§ **Information supplied**
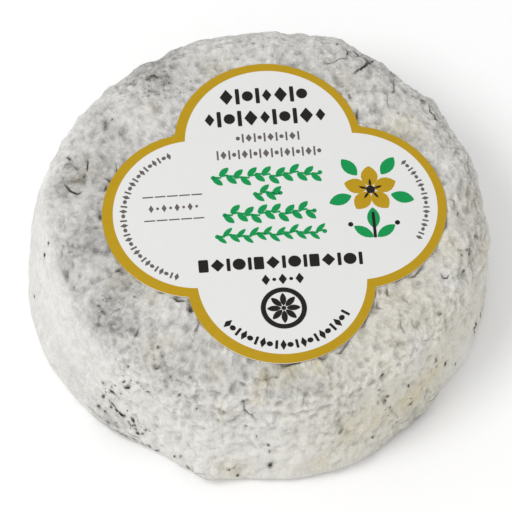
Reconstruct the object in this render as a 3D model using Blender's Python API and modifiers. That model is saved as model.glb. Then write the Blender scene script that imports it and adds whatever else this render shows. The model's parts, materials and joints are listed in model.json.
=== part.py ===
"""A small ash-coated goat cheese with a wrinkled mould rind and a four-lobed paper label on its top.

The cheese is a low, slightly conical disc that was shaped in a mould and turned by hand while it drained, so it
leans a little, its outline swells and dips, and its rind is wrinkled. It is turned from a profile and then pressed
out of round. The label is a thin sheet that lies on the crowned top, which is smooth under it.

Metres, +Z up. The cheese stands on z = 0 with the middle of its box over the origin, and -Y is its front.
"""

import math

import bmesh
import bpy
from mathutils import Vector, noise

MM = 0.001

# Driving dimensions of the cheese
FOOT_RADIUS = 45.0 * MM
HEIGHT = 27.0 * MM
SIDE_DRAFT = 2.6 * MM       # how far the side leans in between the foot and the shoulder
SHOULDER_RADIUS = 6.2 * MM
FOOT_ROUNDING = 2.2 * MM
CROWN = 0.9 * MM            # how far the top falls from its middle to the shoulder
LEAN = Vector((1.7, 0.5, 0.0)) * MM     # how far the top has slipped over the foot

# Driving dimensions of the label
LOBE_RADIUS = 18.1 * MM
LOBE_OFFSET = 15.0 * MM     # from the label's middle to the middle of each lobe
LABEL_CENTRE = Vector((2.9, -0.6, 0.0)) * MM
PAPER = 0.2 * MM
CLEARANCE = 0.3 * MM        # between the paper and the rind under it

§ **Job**
Lines from the beginning of the data above through the line containing "on its top." are to be returned exactly, and no others.

§ **Answer for the task**
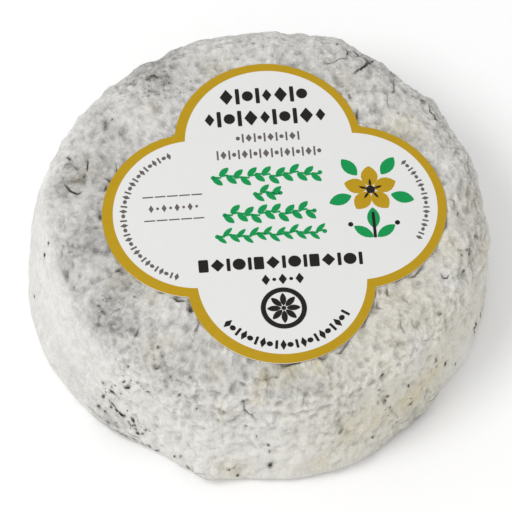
Reconstruct the object in this render as a 3D model using Blender's Python API and modifiers. That model is saved as model.glb. Then write the Blender scene script that imports it and adds whatever else this render shows. The model's parts, materials and joints are listed in model.json.
=== part.py ===
"""A small ash-coated goat cheese with a wrinkled mould rind and a four-lobed paper label on its top.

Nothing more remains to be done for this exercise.